= Gisela Forster =

Gisela Forster (born 27 March 1946 in Munich) is a German writer, teacher, and Catholic theologian.

== Life ==
Forster was born in Munich to parents from Bavaria and Hungary. After school at the Elsa-Brändström-Gymnasium in Munich-Pasing, Forster studied Catholic theology, philosophy, arts and architecture at the Technical University of Munich. After graduating, Forster worked as teacher at the Benedictine Schäftlarn school from 1972 to 1989. In 1989, Forster left the job to marry Anselm Forster, with whom she had two children. She was elected to the district council of Starnberg in 1989, serving as chairman on the council until 2002. Since the 1990s, Forster is working as an art teacher in Munich.

Forster is a member of the German organisation Gruppe Maria Magdala, Priesteramt für die Frau, which promotes priesthood for women. On 29 June 2002, Forster and six others were ordained priests by Independent Catholic Bishop Rómulo Antonio Braschi, a former Roman Catholic bishop from Argentina who left the Roman Catholic Church out of disagreement with the anti-liberation theology stance of the Vatican to join the Catholic Apostolic Charismatic Church of "Jesus the King". In the media, the ordained women were called the Danube Seven because they were ordained on the Danube River near the town of Passau on the border between Germany and Austria. In 2003 the Danube Seven were excommunicated from the Roman Catholic Church.

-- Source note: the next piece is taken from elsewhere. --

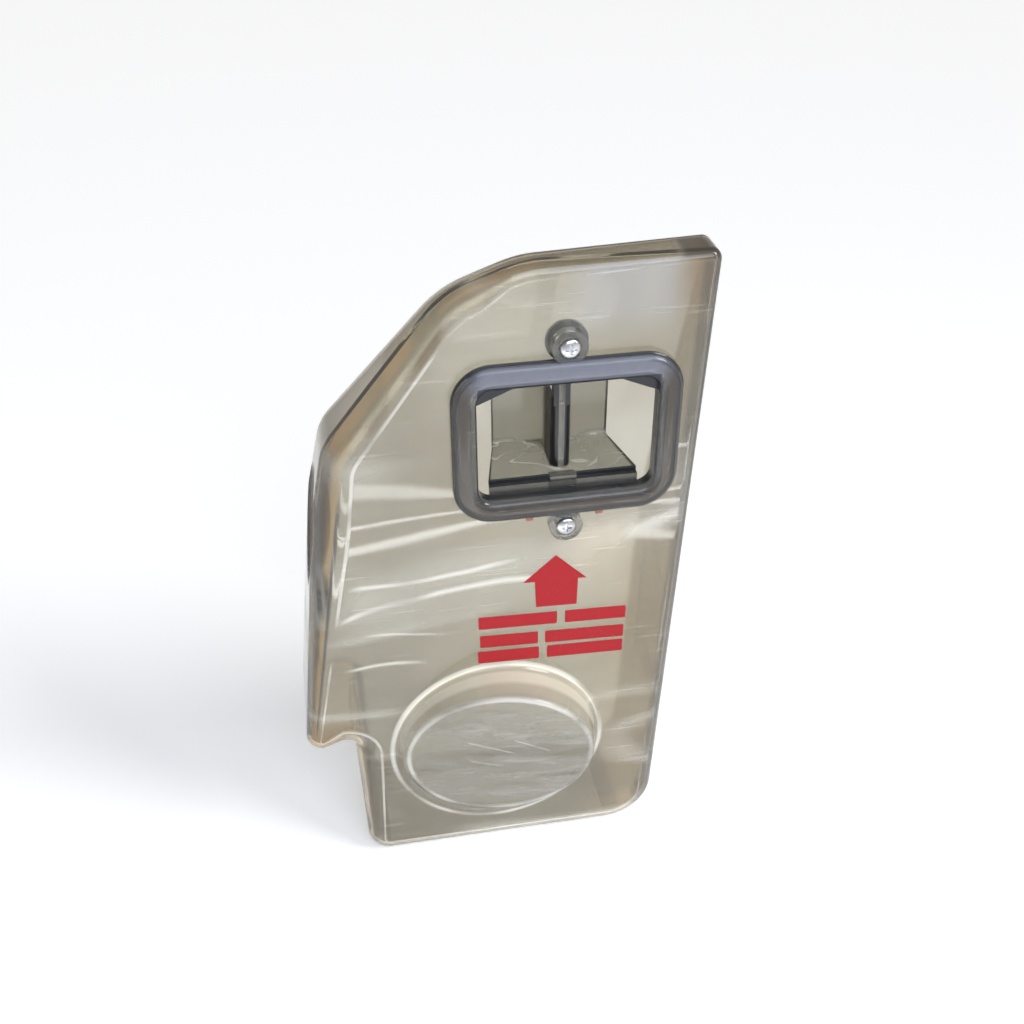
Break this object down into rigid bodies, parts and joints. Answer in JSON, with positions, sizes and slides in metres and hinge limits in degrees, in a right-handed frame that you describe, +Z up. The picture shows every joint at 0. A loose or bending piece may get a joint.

In 2003, she was nonetheless unofficially ordained a bishop, and in conjunction with another woman unofficially ordained bishop, ordained nine women in Canada in 2005.

== Works ==
- Jäckel, Karin (2004). "Denn das Weib soll schweigen in der Kirche eine exkommunizierte Priesterin erzählt"
- Ertel, Werner (2002). ""Wir sind Priesterinnen" aus aktuellem Anlass: die Weihe von Frauen 2002"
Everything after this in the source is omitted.